RECORDED DATA

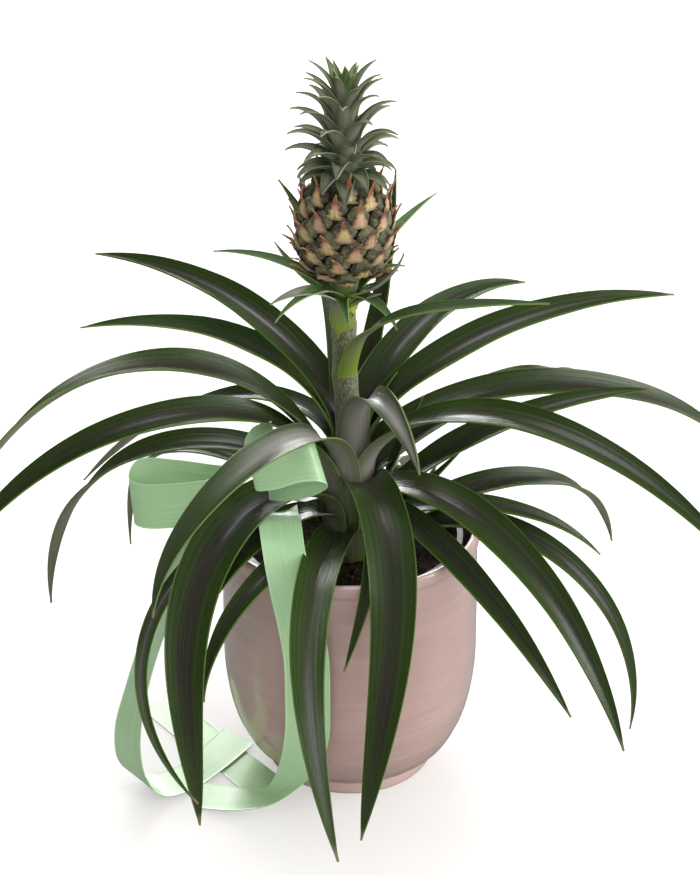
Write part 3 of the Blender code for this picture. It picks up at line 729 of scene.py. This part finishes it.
pale_bract = blade_finish("pale_bract", 0.5, 0.0006, {
    "Margin": (0.14, 0.17, 0.10, 1), "Band": (0.25, 0.25, 0.22, 1), "Edge": (0.34, 0.36, 0.26, 1),
    "Base": (0.30, 0.42, 0.02, 1), "Base length": 0.45, "Vein contrast": 0.4, "Band width": 0.9,
})
green_bract = blade_finish("green_bract", 0.4, 0.0006, {
    "Margin": (0.045, 0.12, 0.02, 1), "Band": (0.07, 0.13, 0.035, 1), "Edge": (0.30, 0.38, 0.16, 1),
    "Base": (0.20, 0.32, 0.03, 1), "Base length": 0.3, "Vein contrast": 0.4, "Band width": 0.5,
})
for bract_name, values in BRACTS.items():
    bearing, height, rise, fall, bend, length, sweep, width = values
    root, start = stem_seat(bearing, height, LEAF_SEAT)
    course = blade_course(start, bearing, rise, fall, bend, length * MM, sweep, BRACT_SHEATH * MM)

    def bract_breadth(along):
        clasping = 1.35 - 0.35 * smooth(along / 0.2)
        foot = math.sqrt(max(1 - (min(along, 0) / BRACT_FOOT) ** 2, 0))
        taper = (1 - max(along, 0) ** 1.7) ** 0.9
        return max(width * clasping * foot * taper, BRACT_TIP_WIDTH) * MM

    def bract_section(along, side, heading):
        hug = min(0.65 * width / (root + 1), 1.5)
        fold = math.radians(BRACT_FOLD)
        free_lift = math.sin(fold) * abs(side) ** 1.4
        reach, lift = open_out(along, side, hug, side * math.cos(fold), free_lift)
        return reach, lift, tip_over(along, heading)

    first = pale_bract if bract_name in PALE_BRACTS else green_bract
    blade = grow_blade(
        bract_name.replace("bract", "stalk_bract"), course, bract_breadth,
        bract_section, 28, 8, BRACT_THICKNESS * MM, (first, pale_bract),
    )
    finish_piece(blade, [bract_name])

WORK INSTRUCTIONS
Every line above should be written out again exactly as it stands.

SOLUTION BELOW
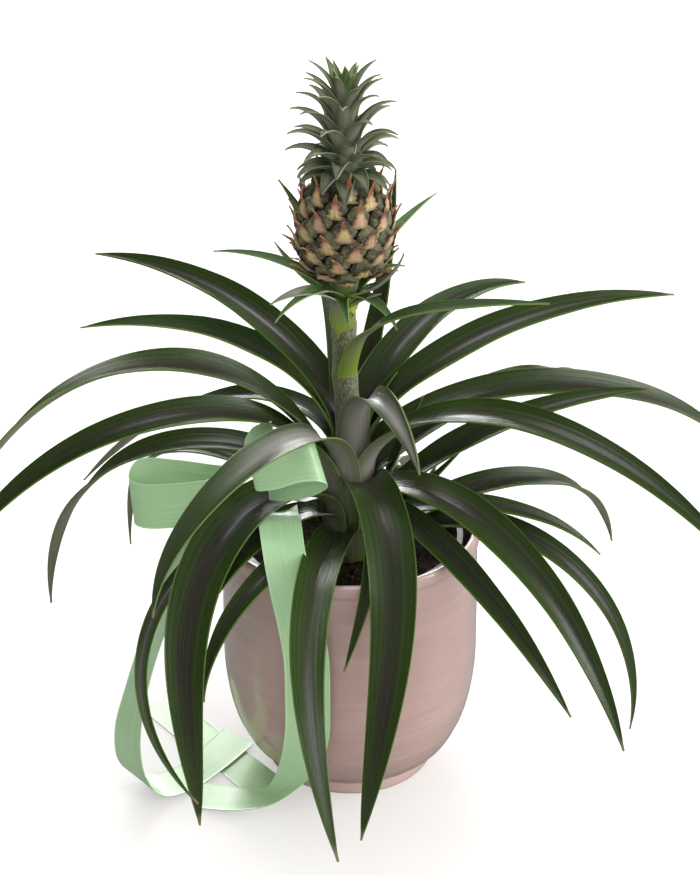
Write part 3 of the Blender code for this picture. It picks up at line 729 of scene.py. This part finishes it.
pale_bract = blade_finish("pale_bract", 0.5, 0.0006, {
    "Margin": (0.14, 0.17, 0.10, 1), "Band": (0.25, 0.25, 0.22, 1), "Edge": (0.34, 0.36, 0.26, 1),
    "Base": (0.30, 0.42, 0.02, 1), "Base length": 0.45, "Vein contrast": 0.4, "Band width": 0.9,
})
green_bract = blade_finish("green_bract", 0.4, 0.0006, {
    "Margin": (0.045, 0.12, 0.02, 1), "Band": (0.07, 0.13, 0.035, 1), "Edge": (0.30, 0.38, 0.16, 1),
    "Base": (0.20, 0.32, 0.03, 1), "Base length": 0.3, "Vein contrast": 0.4, "Band width": 0.5,
})
for bract_name, values in BRACTS.items():
    bearing, height, rise, fall, bend, length, sweep, width = values
    root, start = stem_seat(bearing, height, LEAF_SEAT)
    course = blade_course(start, bearing, rise, fall, bend, length * MM, sweep, BRACT_SHEATH * MM)

    def bract_breadth(along):
        clasping = 1.35 - 0.35 * smooth(along / 0.2)
        foot = math.sqrt(max(1 - (min(along, 0) / BRACT_FOOT) ** 2, 0))
        taper = (1 - max(along, 0) ** 1.7) ** 0.9
        return max(width * clasping * foot * taper, BRACT_TIP_WIDTH) * MM

    def bract_section(along, side, heading):
        hug = min(0.65 * width / (root + 1), 1.5)
        fold = math.radians(BRACT_FOLD)
        free_lift = math.sin(fold) * abs(side) ** 1.4
        reach, lift = open_out(along, side, hug, side * math.cos(fold), free_lift)
        return reach, lift, tip_over(along, heading)

    first = pale_bract if bract_name in PALE_BRACTS else green_bract
    blade = grow_blade(
        bract_name.replace("bract", "stalk_bract"), course, bract_breadth,
        bract_section, 28, 8, BRACT_THICKNESS * MM, (first, pale_bract),
    )
    finish_piece(blade, [bract_name])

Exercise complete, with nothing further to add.